L’industrie toilière possède aussi ses villes. Toutefois, l’activité est d’abord dominée par un fort émiettement rural. Les villes sont souvent des lieux de captation d’une production des villages et des campagnes. Si Saint-Quentin est un centre manufacturier important, elle est aussi un lieu majeur de transit des toiles régionales. Elle partage ce rôle avec Valenciennes, plus commerciale qu’industrielle dans le domaine, après avoir subi une phase de désindustrialisation du fait de l’exurbanisation de l’essentiel de sa fabrication. En Bretagne, ce sont aussi les villes-marché qui dominent la redistribution des toiles comme à Landivisiau, dans la zone des crées, Pouldavid et Locronan pour celle des olonnes, Quintin, Montcontour, Corlay, Uzel, Loudéac, Pontivy, dans celle des bretagnes, Noyal-sur-Vilaine, Châteaugiron et Piré pour celle des noyales, etc.

Avec le textile, la France comporte un nombre considérable de villes spécialisées dans l’industrie du cuir.
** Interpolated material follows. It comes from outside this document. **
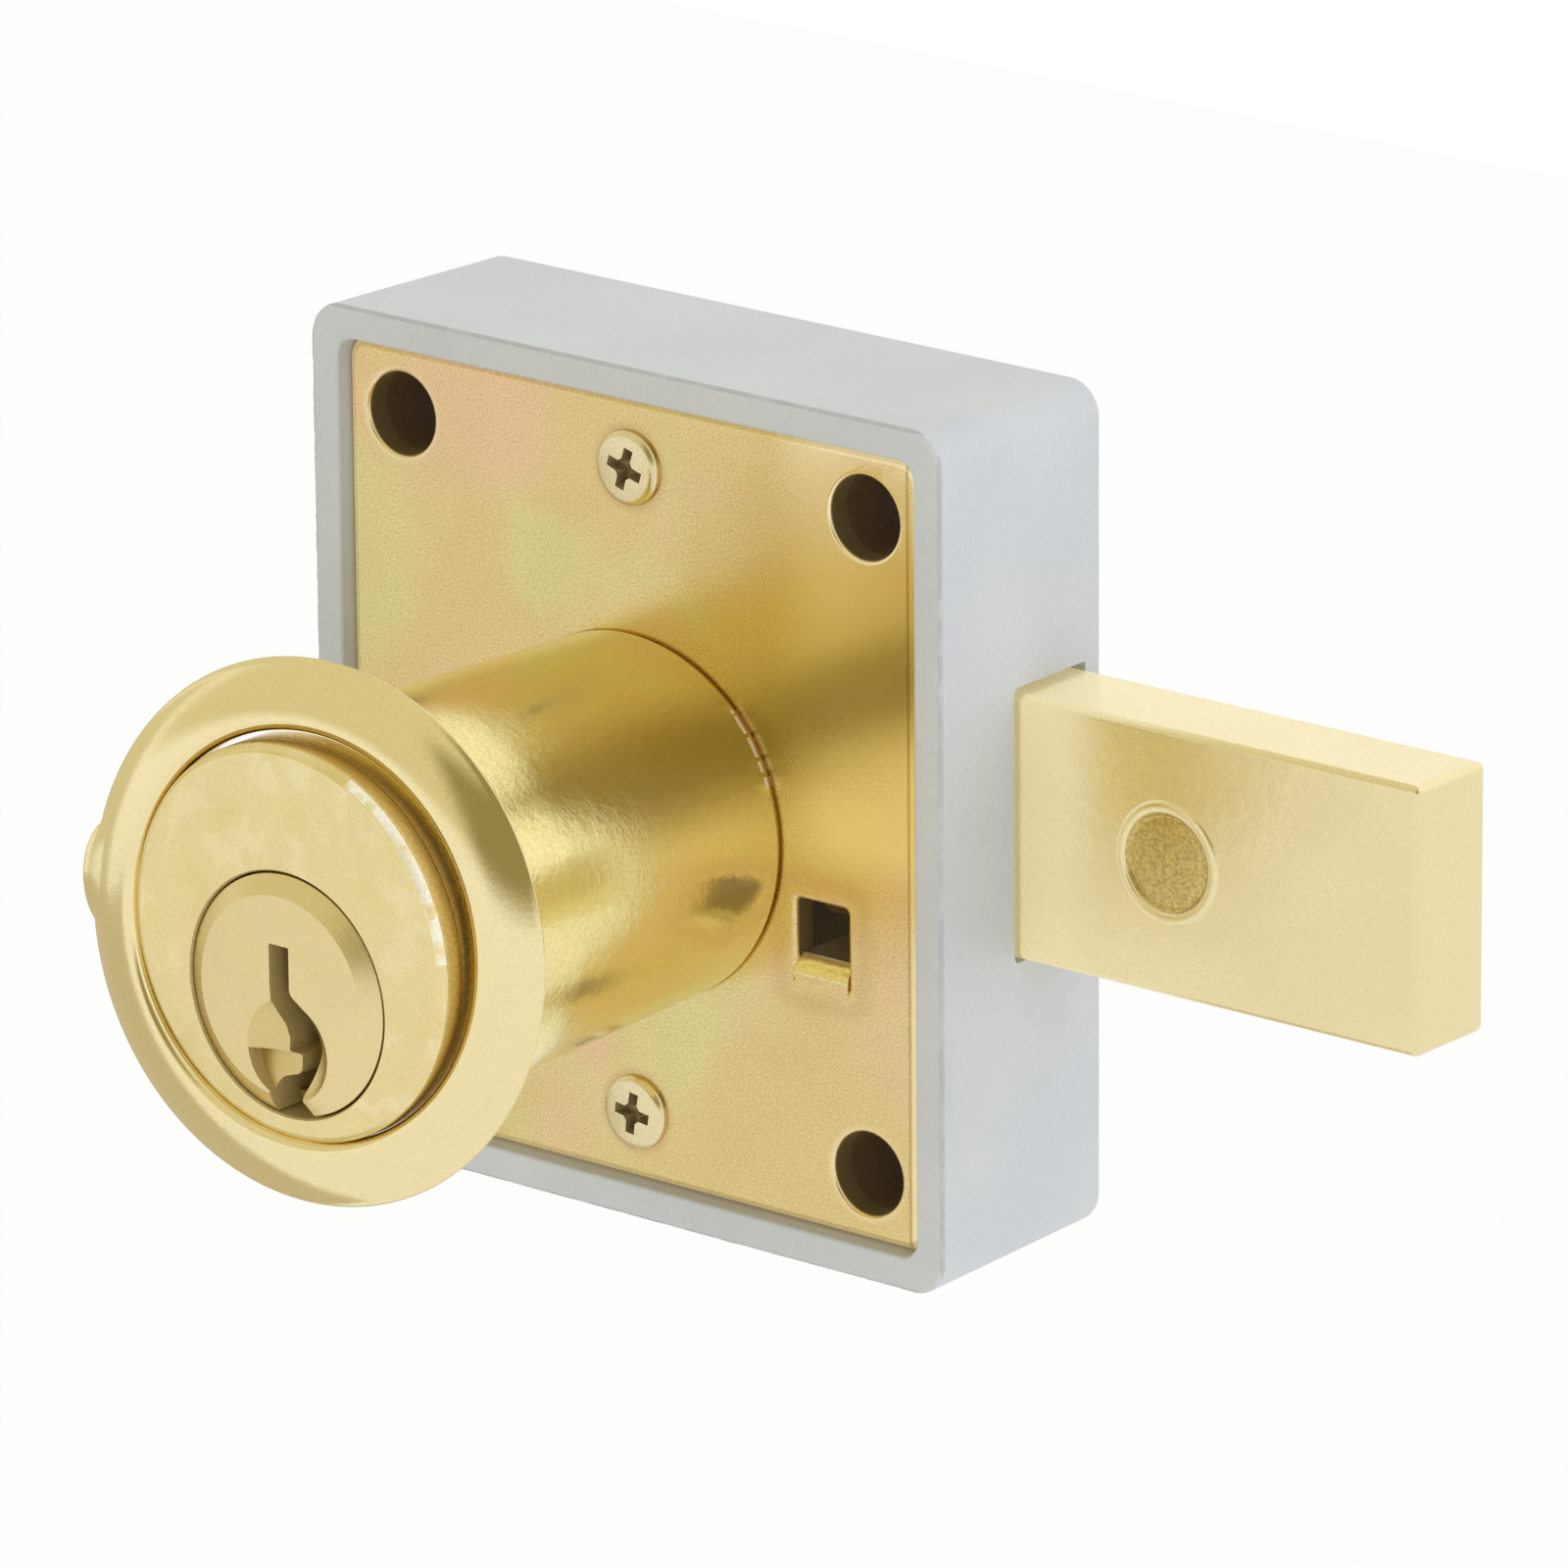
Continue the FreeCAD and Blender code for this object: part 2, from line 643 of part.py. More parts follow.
# Pins stand at the shear line, as with the right key in the lock.
def make_pins():
    made = []
    for i in range(int(value("chamberCount"))):
        y = f"faceY + chamberFirst + {i} * chamberPitch"
        tall = f"keyPinLength{i % len(pinLengths) + 1}"
        keyPin = body(f"key_pin_{i + 1}", y=y, z=f"shearZ - {tall}")
        turned(keyPin, f"keyPinTurning{i + 1}", [
            ("0", "0"),
            ("pinTip / 2", "0"),
            ("pinDiameter / 2", "pinTipHeight"),
            ("pinDiameter / 2", f"{tall} - pinCrown - pinBreak"),
            ("pinDiameter / 2 - pinBreak", f"{tall} - pinCrown"),
            ("0", f"{tall} - pinCrown"),
        ], upright=True)
        driver = body(f"driver_pin_{i + 1}", y=y, z="shearZ")
        turned(driver, f"driverTurning{i + 1}", [
            ("0", "driverGap"),
            ("pinDiameter / 2 - pinBreak", "driverGap"),
            ("pinDiameter / 2", "driverGap + pinBreak"),
            ("pinDiameter / 2", "driverLength - pinBreak"),
            ("pinDiameter / 2 - pinBreak", "driverLength"),
            ("0", "driverLength"),
        ], upright=True)
        made += [keyPin, driver]
    return made


def coil(radius, wire, height, turns):
    """One unbroken round wire on quarter-turn arcs, and its least gap to itself."""
    steps = int(turns) * 4
    rise = (height - wire) / steps
    points = []
    for i in range(2 * steps + 1):
        angle = math.pi / 4 * i
        x, y = radius * math.cos(angle), radius * math.sin(angle)
        points.append(FreeCAD.Vector(x, y, wire / 2 + rise * i / 2))
    edges = [Part.Arc(*points[i:i + 3]).toShape() for i in range(0, 2 * steps, 2)]
    path = Part.Wire(edges)
    section = Part.Wire(Part.Circle(points[0], FreeCAD.Vector(0, 1, 0), wire / 2).toShape())
    shape = path.makePipeShell([section], True, False)
    return shape, rise * 4 - wire


def make_springs():
    made = []
    wire = value("springWire")
    low = value("shearZ + driverLength + springGap")
    high = value("chamberTop - springGap")
    shape, gap = coil(value("springCoil - springWire") / 2, wire, high - low, value("springTurns"))
    print(f"driver spring: least gap between turns {gap:.2f} mm, volume {shape.Volume:.3f} mm3")
    for i in range(int(value("chamberCount"))):
        spring = doc.addObject("Part::Feature", f"driver_spring_{i + 1}")
        spring.Label = f"driver_spring_{i + 1}"
        spring.Shape = shape
        spring.Placement = FreeCAD.Placement(FreeCAD.Vector(0, 0, low), FreeCAD.Rotation())
        link(spring, ".Placement.Base.y", f"faceY + chamberFirst + {i} * chamberPitch")
        made.append(spring)
    return made


# Tail arm: swings with the plug and carries the crank pin that throws the bolt.
def make_arm():
    arm = body("tail_arm", z="plugZ")
    hub = sketch(arm, "armHubOutline", offset="-armFront")
    circle(hub, "armHub")
    pad(arm, "armHubPad", hub, "armThickness", back=True)
    blade = sketch(arm, "armBladeOutline", offset="-armFront")
    outline(blade, [
        ("-armRoot / 2", "0"),
        ("armRoot / 2", "0"),
        ("armEnd / 2", "armLength"),
        ("-armEnd / 2", "armLength"),
    ])
    pad(arm, "armBlade", blade, "armThickness", back=True)
    tip = sketch(arm, "armTipOutline", offset="-armFront")
    circle(tip, "armEnd", "0", "armLength")
    pad(arm, "armTip", tip, "armThickness", back=True)
    holes = sketch(arm, "armHoles", offset="-armFront")
    circle(holes, "crankPin", "0", "armLength")
    rectangle(holes, "tailSquare + 2 * fitClearance", "tailSquare + 2 * fitClearance")
    pocket(arm, "armOpenings", holes, "armThickness")
    arm.Placement = FreeCAD.Placement(arm.Placement.Base, FreeCAD.Rotation(alongY, 0))
    link(arm, ".Placement.Rotation.Angle", "armSwing")
    return arm


def make_crank():
    made = rod("crank_pin", "crankPin", "boltBack - boltSideGap - armFront", "crankX", "armFront", "crankZ")
    made.Label = "crank_pin"
    return made


def make_tail_screw():
    head = rod("tailHead", "tailScrewHead", "tailScrewHeight", "0", "armBack", "plugZ")
    shank = rod("tailShank", "tailScrewThread", "tailScrewLength", "0", "armBack - tailScrewLength", "plugZ")
    slot = primitive("Box", "tailSlot", "-tailScrewHead / 2 - cutOver", "armBack + tailScrewHeight / 2",
                     "plugZ - tailScrewSlot / 2", Length="tailScrewHead + 2 * cutOver",
                     Width="tailScrewHeight", Height="tailScrewSlot")
    return cut("tail_screw", join("tailScrewBlank", [head, shank]), [slot])


# Bolt: a solid bar with a forked lug at its heel, and a pressed round mark on its front.
def make_bolt():
    bolt = body("bolt")
    side = sketch(bolt, "boltOutline", offset="-boltFront")
    outline(side, [
        ("heelX", "boltLow"),
        ("boltEnd", "boltLow"),
        ("boltEnd", "boltHigh"),
        ("lugRight", "boltHigh"),
        ("lugRight", "lugTop"),
        ("crankX + forkWidth / 2", "lugTop"),
        ("crankX + forkWidth / 2", "forkFloor"),
        ("crankX - forkWidth / 2", "forkFloor"),
        ("crankX - forkWidth / 2", "lugTop"),
        ("heelX", "lugTop"),
    ])
    pad(bolt, "boltBar", side, "boltThickness", back=True)
    tip = value("boltEnd")
    wall = value("caseWidth / 2")
    soften(bolt, "boltEdges", "boltSoftness", lambda edge: middle(edge).x > tip - 0.01
           or (edge.Length > 20 and middle(edge).x > wall - 5))
    raised = sketch(bolt, "markRim", offset="-boltFront")
    circle(raised, "markDiameter", "markX", "boltRise")
    circle(raised, "markFloor", "markX", "boltRise")
    pad(bolt, "markRing", raised, "markRaise")
    sunk = sketch(bolt, "markDisc", offset="-boltFront")
    circle(sunk, "markFloor", "markX", "boltRise")
    pocket(bolt, "markHollow", sunk, "markDepth")
    return bolt


# Loose ring that slides on the barrel and covers the edge of the hole in the door: a lip round the bore and a band
# that slopes back to a thin edge. It is drawn square, from the plane of that edge, and then set aslant.
def make_ring():
    turning = body("ring_turning")
    turned(turning, "ringTurning", [
        ("shellBack", "ringBore / 2"),
        ("-ringRise", "ringBore / 2"),
        ("-ringRise", "lipOuter - ringBreak"),
        ("ringStep - ringRise", "lipOuter"),
        ("-ringEdge", "ringDiameter / 2"),
        ("0", "ringDiameter / 2"),
        ("0", "ringDiameter / 2 - ringBreak"),
        ("shellBack", "lipOuter"),
    ])
    bore, front = value("ringBore / 2"), value("-ringRise")
    soften(turning, "ringMouth", "ringRound", lambda edge: ring_edge(edge, bore, front))
    nub = rod("ringNub", "nubWidth", "ringEdge", "nubReach * cos(nubAngle * 1deg)",
              "-ringEdge", "nubReach * sin(nubAngle * 1deg)")
    ring = join("escutcheon_ring", [turning, nub])
    link(ring, ".Placement.Base.y", "-ringSetout")
    link(ring, ".Placement.Base.z", "ringLift - barrelDrop")
    link(ring, ".Placement.Rotation.Angle", "ringTilt * 1deg")
    link(ring, ".Placement.Rotation.Axis.x", "cos(ringTiltAxis * 1deg)")
    link(ring, ".Placement.Rotation.Axis.y", "0")
    link(ring, ".Placement.Rotation.Axis.z", "sin(ringTiltAxis * 1deg)")
    return ring


nodes = {
    "case": make_case(),
    "front_plate": make_plate(),
    "plate_screws": make_screws(),
    "cylinder_core": make_core(),
    "barrel_sleeve": make_sleeve(),
    "barrel_nut": make_nut(),
    "plug": make_plug(),
    "tail_arm": make_arm(),
    "crank_pin": make_crank(),
    "tail_screw": make_tail_screw(),
    "bolt": make_bolt(),
    "escutcheon_ring": make_ring(),
}
for pin in make_pins():
    nodes[pin.Label] = pin
for spring in make_springs():
    nodes[spring.Label] = spring

# Pieces are drawn from the rim plane; the frame's origin is on the plate's face behind it.
for item in nodes.values():
    drawn = [text for path, text in item.ExpressionEngine if path.endswith("Placement.Base.y")]
    item.setExpression(".Placement.Base.y", f"{drawn[0] if drawn else 0} - {bound('plateRecess')}")

doc.recompute()
faults = [f"{item.Name}: {item.State}" for item in doc.Objects if {"Invalid", "Error"} & set(item.State)]
for name, item in nodes.items():
    if item.Shape.isNull() or not item.Shape.isValid():
        faults.append(f"{name}: bad shape")
if faults:
    raise RuntimeError("; ".join(faults))

os.makedirs("parts", exist_ok=True)
for name, item in nodes.items():
    item.Shape.exportStep(f"parts/{name}.step")
    print(f"{name}: {len(item.Shape.Solids)} solid, {item.Shape.Volume:.1f} mm3")
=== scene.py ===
import math
import bmesh
import bpy
from mathutils import Matrix, Vector, noise


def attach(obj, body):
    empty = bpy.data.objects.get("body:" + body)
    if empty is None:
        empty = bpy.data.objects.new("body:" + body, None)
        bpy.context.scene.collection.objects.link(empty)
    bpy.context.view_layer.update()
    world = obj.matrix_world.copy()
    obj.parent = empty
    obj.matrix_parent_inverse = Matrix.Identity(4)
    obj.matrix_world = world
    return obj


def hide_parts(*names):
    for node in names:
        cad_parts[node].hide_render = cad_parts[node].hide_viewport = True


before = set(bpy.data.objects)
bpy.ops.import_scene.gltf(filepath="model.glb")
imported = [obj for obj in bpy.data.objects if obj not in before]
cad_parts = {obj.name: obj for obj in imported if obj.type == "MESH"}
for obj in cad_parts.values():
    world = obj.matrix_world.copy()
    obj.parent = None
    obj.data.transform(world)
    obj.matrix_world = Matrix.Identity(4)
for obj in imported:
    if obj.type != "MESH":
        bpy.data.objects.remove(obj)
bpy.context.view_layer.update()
mm = 0.001
scene = bpy.context.scene
print("frame loaded:", len(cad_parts), "nodes")

# camera and light

cameraSet = {
    "place": (0.42691, -0.50511, 0.21264),
    "turn": (71.9717, 0.3789, 39.1371),   # degrees, X Y Z
    "lens": 289.25,
    "shift": (-0.03002, 0.03251),
}
lens = bpy.data.cameras.new("lockCamera")
lens.lens = cameraSet["lens"]
lens.sensor_width = 36
lens.shift_x, lens.shift_y = cameraSet["shift"]
lens.clip_start, lens.clip_end = 0.05, 20
camera = bpy.data.objects.new("lockCamera", lens)
camera.location = cameraSet["place"]
camera.rotation_euler = [math.radians(a) for a in cameraSet["turn"]]
scene.collection.objects.link(camera)
scene.camera = camera
scene.view_settings.view_transform = "Standard"


# node helpers

class Tree:
    # short calls for one node tree

    def __init__(self, tree):
        self.tree = tree

    def fill(self, node, values):
        for key, given in values.items():
            if isinstance(given, bpy.types.NodeSocket):
                self.tree.links.new(given, node.inputs[key])
            else:
                node.inputs[key].default_value = given

    def first(self, kind):
        return next(node for node in self.tree.nodes if node.type == kind)

    def add(self, kind, values=None, **settings):
        made = self.tree.nodes.new(kind)
        for key, setting in settings.items():
            setattr(made, key, setting)
        self.fill(made, values or {})
        return made

    def maths(self, operation, *given):
        return self.add("ShaderNodeMath", dict(enumerate(given)), operation=operation).outputs[0]

    def ramp(self, value, low, high, start=0.0, end=1.0, kind="SMOOTHSTEP"):
        names = {"Value": value, "From Min": low, "From Max": high, "To Min": start, "To Max": end}
        return self.add("ShaderNodeMapRange", names, interpolation_type=kind).outputs["Result"]

    def mix(self, factor, a, b):
        made = self.add("ShaderNodeMix", data_type="RGBA")
        for socket, given in ((made.inputs[0], factor), (made.inputs[6], a), (made.inputs[7], b)):
            if isinstance(given, bpy.types.NodeSocket):
                self.tree.links.new(given, socket)
            else:
                socket.default_value = given if socket.type == "VALUE" else (*given, 1)
        return made.outputs[2]

    def noise(self, vector, scale, detail=3.0, rough=0.5, distortion=0.0):
        values = {"Vector": vector, "Scale": scale, "Detail": detail, "Roughness": rough,
                  "Distortion": distortion}
        return self.add("ShaderNodeTexNoise", values).outputs["Fac"]


def namedTree(name, inputs, outputs, kind="ShaderNodeTree"):
    tree = bpy.data.node_groups.new(name, kind)
    for way, sockets in (("INPUT", inputs), ("OUTPUT", outputs)):
        for label, socket in sockets.items():
            tree.interface.new_socket(label, in_out=way, socket_type="NodeSocket" + socket)
    t = Tree(tree)
    return t, t.add("NodeGroupInput").outputs, t.add("NodeGroupOutput").inputs


def buildWorld():
    # a white tent, dim in front and darkest round the camera
    studio = {
        "low": 1.0, "high": 1.12,             # strength near the floor and overhead
        "dark": (0.30, 0.262, 0.125), "darkSides": (4, 51), "darkHeights": (6, 42),   # degrees
        "dim": (0.72, 0.68, 0.50), "dimSides": (-75, 60), "dimHeight": 6, "leftSides": (-125, -78),
    }
    world = bpy.data.worlds.new("studio")
    scene.world = world
    world.use_nodes = True
    t = Tree(world.node_tree)
    t.tree.nodes.clear()
    view = t.add("ShaderNodeTexCoord").outputs["Generated"]
    x, y, z = t.add("ShaderNodeSeparateXYZ", {0: view}).outputs
    side = t.maths("DEGREES", t.maths("ARCTAN2", x, t.maths("MULTIPLY", y, -1.0)))
    height = t.maths("DEGREES", t.maths("ARCSINE", z))

    def between(sides, soft):   # 1 inside the two angles, 0 outside, with soft edges
        left, right = sides
        rise = t.ramp(side, left - soft, left + soft)
        return t.maths("MULTIPLY", rise, t.ramp(side, right - soft, right + soft, 1, 0))

    low, high = studio["darkHeights"]
    along = t.maths("MULTIPLY", t.ramp(height, low - 7, low + 7), t.ramp(height, high - 8, high + 8, 1, 0))
    dark = t.maths("MULTIPLY", between(studio["darkSides"], 8), along)
    above = t.ramp(height, studio["dimHeight"] - 5, studio["dimHeight"] + 5)
    dim = t.maths("MULTIPLY", between(studio["dimSides"], 10), above)
    slope = t.ramp(z, -0.25, 0.35, studio["low"], studio["high"])
    dim = t.maths("MAXIMUM", dim, between(studio["leftSides"], 5))
    tone = t.mix(dark, t.mix(dim, (1, 1, 1), studio["dim"]), studio["dark"])
    rays = t.add("ShaderNodeLightPath").outputs["Is Camera Ray"]
    lit = t.add("ShaderNodeBackground", {"Color": tone, "Strength": slope})
    seen = t.add("ShaderNodeBackground", {"Color": (1, 1, 1, 1), "Strength": 1.0})
    both = t.add("ShaderNodeMixShader", {0: rays, 1: lit.outputs[0], 2: seen.outputs[0]})
    t.add("ShaderNodeOutputWorld", {"Surface": both.outputs[0]})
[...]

Elles sont souvent associées aux papeteries, grandes consommatrices de colle – indispensable à rendre le papier hydrophobe –, fabriquée à partir de rognures de cuir. La ville d’Annonay, des Canson et des Montgolfier, est de celles-là. Mazamet associe aussi ces deux activités en plus de la draperie en croissance constante. Des villes comme Grenoble se font un nom grâce à leur ganterie. La métallurgie de transformation est aussi largement répandue et là aussi quelques villes émergent, développant une spécialité particulière comme Thiers dans la coutellerie.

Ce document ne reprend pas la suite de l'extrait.